The task →
Isolate every line in the data with the string "scene" and copy it.

Collected material →
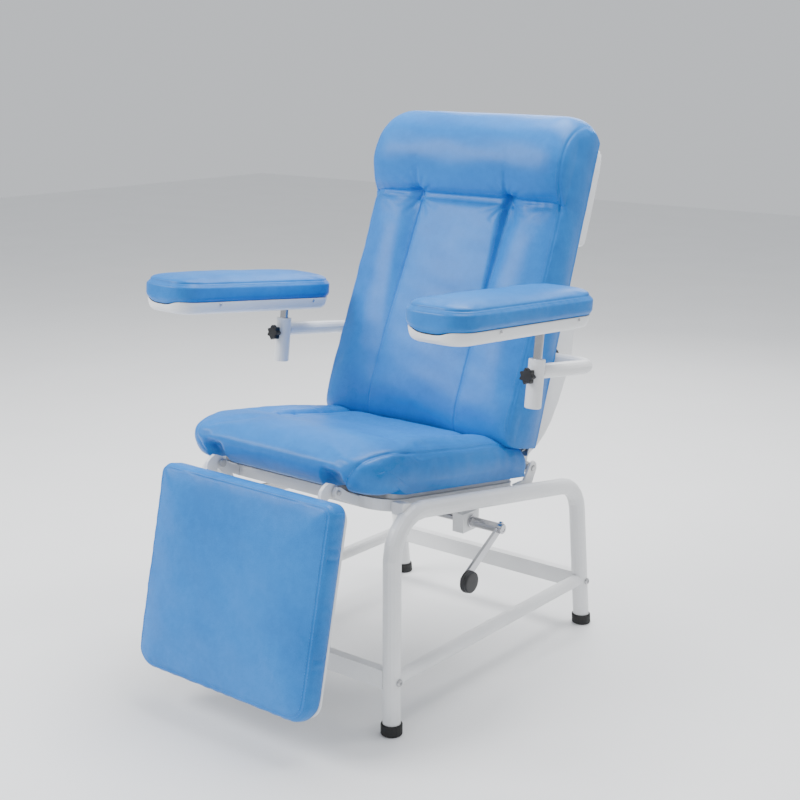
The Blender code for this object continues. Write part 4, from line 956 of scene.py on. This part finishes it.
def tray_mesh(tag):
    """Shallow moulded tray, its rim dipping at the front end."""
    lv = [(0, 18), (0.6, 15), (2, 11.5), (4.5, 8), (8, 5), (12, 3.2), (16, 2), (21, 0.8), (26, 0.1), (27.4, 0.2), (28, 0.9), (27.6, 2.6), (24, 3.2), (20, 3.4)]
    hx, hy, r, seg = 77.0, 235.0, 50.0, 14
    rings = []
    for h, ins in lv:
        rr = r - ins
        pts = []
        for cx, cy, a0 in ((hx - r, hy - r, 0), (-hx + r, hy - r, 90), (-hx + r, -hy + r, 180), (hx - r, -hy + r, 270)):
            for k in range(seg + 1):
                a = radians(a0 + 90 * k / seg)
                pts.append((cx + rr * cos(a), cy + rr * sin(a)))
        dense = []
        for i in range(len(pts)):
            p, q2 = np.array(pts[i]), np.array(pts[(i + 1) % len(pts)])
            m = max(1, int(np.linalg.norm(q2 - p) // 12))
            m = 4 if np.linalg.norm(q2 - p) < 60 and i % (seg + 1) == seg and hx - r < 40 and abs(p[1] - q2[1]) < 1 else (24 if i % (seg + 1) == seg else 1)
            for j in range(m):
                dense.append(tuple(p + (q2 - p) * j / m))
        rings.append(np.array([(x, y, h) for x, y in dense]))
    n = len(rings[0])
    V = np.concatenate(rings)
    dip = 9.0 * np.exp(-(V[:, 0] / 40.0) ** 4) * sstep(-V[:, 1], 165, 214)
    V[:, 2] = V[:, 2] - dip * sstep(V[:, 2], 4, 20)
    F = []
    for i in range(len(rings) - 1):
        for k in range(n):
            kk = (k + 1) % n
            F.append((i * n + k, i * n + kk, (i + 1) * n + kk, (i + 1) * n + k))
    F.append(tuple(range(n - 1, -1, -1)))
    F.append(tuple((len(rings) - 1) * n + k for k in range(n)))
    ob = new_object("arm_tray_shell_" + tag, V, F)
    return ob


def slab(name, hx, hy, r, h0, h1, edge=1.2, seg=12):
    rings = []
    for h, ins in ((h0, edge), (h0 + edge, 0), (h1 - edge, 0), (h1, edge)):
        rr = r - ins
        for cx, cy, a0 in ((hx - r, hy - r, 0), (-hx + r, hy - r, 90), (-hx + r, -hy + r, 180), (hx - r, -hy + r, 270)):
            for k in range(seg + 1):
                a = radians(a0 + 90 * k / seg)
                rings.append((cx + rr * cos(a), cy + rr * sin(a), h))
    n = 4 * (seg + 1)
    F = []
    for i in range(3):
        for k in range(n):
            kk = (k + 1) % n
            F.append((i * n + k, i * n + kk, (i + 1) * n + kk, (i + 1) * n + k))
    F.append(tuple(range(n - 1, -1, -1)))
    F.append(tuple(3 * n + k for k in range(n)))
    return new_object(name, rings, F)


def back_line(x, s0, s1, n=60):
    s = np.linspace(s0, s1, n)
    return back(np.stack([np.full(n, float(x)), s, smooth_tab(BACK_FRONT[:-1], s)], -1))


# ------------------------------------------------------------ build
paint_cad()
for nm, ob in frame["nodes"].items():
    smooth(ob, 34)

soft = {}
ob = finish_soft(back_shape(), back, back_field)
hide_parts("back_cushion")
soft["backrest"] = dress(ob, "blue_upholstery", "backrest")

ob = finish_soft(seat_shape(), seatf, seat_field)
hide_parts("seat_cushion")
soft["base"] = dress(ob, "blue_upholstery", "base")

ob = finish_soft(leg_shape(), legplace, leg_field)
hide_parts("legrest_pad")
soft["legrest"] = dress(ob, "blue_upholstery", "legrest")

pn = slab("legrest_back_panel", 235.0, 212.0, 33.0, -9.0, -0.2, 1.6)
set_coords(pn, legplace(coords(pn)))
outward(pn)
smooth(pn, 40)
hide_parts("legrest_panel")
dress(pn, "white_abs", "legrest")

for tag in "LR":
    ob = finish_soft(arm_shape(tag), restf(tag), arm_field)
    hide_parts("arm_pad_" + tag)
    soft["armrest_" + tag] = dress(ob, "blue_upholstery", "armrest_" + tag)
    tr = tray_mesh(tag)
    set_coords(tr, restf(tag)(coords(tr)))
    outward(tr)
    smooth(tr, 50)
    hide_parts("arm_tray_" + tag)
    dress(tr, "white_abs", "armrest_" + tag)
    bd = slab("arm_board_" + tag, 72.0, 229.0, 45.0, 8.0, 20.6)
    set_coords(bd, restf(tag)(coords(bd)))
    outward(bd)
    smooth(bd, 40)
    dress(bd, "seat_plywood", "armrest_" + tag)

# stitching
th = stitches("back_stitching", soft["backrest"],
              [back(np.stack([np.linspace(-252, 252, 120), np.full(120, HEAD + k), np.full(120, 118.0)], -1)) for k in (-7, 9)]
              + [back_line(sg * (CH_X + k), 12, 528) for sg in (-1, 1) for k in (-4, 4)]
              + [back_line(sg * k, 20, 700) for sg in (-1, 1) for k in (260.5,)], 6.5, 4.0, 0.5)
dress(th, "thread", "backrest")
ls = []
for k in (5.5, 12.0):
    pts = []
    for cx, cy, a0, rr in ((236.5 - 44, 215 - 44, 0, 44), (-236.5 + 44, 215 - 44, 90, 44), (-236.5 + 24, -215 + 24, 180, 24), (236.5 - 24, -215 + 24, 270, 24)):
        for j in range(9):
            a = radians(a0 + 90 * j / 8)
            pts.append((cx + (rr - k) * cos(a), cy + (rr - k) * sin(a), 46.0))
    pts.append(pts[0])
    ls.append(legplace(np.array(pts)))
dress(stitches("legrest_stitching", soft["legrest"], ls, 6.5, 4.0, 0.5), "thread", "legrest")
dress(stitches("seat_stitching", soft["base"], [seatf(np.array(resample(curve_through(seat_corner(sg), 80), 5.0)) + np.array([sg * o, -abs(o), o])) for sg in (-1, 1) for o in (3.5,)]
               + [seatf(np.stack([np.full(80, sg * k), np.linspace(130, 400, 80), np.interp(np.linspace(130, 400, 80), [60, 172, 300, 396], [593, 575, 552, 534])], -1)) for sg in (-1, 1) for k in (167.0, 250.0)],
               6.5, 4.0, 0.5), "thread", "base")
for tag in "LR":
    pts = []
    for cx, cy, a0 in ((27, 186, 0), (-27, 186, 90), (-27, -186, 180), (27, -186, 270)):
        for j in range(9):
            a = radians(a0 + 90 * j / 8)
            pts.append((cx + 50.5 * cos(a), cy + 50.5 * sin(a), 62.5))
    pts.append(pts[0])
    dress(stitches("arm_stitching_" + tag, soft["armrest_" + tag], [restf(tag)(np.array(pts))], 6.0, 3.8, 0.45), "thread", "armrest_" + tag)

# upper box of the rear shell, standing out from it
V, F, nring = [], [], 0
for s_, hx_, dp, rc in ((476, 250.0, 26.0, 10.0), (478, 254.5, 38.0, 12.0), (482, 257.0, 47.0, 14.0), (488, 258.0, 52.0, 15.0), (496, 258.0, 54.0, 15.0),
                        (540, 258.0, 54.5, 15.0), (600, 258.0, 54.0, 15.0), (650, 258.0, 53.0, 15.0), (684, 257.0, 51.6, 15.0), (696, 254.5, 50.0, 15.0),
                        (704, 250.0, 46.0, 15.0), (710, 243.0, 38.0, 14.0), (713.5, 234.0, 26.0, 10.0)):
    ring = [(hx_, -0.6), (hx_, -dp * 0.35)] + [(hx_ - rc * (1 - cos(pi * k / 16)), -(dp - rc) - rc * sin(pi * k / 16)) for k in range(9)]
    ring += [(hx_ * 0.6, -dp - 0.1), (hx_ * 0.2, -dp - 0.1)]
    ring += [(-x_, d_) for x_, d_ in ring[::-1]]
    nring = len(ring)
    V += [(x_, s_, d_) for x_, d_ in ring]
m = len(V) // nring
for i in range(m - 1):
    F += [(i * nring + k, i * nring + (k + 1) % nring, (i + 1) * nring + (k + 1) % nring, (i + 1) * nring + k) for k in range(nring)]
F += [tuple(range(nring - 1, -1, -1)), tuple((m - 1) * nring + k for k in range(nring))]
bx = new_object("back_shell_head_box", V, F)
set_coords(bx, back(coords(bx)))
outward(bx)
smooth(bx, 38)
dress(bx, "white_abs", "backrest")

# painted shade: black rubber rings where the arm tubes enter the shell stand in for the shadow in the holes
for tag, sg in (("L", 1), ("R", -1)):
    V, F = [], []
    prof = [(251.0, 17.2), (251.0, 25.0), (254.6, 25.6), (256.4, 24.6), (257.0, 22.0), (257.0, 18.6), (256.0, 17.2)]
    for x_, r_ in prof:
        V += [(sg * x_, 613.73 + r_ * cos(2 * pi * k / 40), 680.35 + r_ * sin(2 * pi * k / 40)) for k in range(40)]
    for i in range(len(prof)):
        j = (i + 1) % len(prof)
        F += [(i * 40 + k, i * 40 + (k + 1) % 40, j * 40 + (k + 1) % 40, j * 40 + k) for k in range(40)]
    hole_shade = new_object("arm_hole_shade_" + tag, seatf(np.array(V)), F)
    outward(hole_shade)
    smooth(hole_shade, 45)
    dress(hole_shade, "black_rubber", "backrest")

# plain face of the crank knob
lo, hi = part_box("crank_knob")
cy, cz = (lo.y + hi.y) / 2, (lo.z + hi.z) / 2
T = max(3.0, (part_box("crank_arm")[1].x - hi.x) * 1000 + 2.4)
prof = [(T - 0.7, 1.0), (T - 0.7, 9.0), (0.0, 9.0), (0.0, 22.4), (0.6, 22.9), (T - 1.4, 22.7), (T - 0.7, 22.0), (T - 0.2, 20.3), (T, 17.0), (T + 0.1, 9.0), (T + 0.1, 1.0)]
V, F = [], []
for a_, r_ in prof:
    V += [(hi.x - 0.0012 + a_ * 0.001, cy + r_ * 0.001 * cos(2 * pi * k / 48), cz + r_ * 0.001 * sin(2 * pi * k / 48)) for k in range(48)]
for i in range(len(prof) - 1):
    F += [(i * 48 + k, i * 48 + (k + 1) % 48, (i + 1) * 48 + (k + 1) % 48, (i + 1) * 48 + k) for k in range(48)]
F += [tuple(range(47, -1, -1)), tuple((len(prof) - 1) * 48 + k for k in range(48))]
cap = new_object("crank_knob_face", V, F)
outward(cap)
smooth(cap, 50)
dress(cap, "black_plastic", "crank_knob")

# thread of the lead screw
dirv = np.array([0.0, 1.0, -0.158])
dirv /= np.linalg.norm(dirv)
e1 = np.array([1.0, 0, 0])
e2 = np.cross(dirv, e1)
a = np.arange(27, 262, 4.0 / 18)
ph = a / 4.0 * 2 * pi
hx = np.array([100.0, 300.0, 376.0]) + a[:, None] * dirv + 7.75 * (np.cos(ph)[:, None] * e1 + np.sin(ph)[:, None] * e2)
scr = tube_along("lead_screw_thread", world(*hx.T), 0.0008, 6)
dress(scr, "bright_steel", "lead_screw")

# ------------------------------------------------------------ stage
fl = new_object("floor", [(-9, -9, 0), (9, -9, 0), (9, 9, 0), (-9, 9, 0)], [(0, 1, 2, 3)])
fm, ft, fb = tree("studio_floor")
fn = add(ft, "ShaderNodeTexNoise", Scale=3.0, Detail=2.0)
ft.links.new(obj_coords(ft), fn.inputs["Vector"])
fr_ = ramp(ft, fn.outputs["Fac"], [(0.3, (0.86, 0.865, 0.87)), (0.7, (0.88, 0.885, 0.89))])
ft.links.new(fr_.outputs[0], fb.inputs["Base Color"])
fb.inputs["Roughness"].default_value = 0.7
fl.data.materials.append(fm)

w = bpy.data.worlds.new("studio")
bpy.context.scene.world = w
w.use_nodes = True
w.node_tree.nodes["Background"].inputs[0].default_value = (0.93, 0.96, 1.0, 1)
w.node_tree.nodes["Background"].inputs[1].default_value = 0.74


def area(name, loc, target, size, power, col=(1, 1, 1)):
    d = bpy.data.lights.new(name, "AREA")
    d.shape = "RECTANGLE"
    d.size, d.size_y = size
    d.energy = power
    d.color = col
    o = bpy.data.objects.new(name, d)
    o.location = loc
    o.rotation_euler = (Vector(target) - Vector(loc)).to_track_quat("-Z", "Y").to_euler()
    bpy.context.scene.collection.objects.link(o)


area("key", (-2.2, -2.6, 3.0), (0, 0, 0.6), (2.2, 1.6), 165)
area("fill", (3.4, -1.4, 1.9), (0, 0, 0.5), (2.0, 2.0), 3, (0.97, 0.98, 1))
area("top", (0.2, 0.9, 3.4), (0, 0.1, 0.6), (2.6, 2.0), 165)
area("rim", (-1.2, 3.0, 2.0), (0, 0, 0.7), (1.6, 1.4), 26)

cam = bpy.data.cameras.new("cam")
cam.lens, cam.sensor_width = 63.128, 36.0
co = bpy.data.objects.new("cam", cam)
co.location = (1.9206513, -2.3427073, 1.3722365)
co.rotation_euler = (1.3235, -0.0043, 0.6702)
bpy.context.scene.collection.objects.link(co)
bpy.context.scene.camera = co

Worked answer →
The Blender code for this object continues. Write part 4, from line 956 of scene.py on. This part finishes it.
bpy.context.scene.world = w
    bpy.context.scene.collection.objects.link(o)
bpy.context.scene.collection.objects.link(co)
bpy.context.scene.camera = co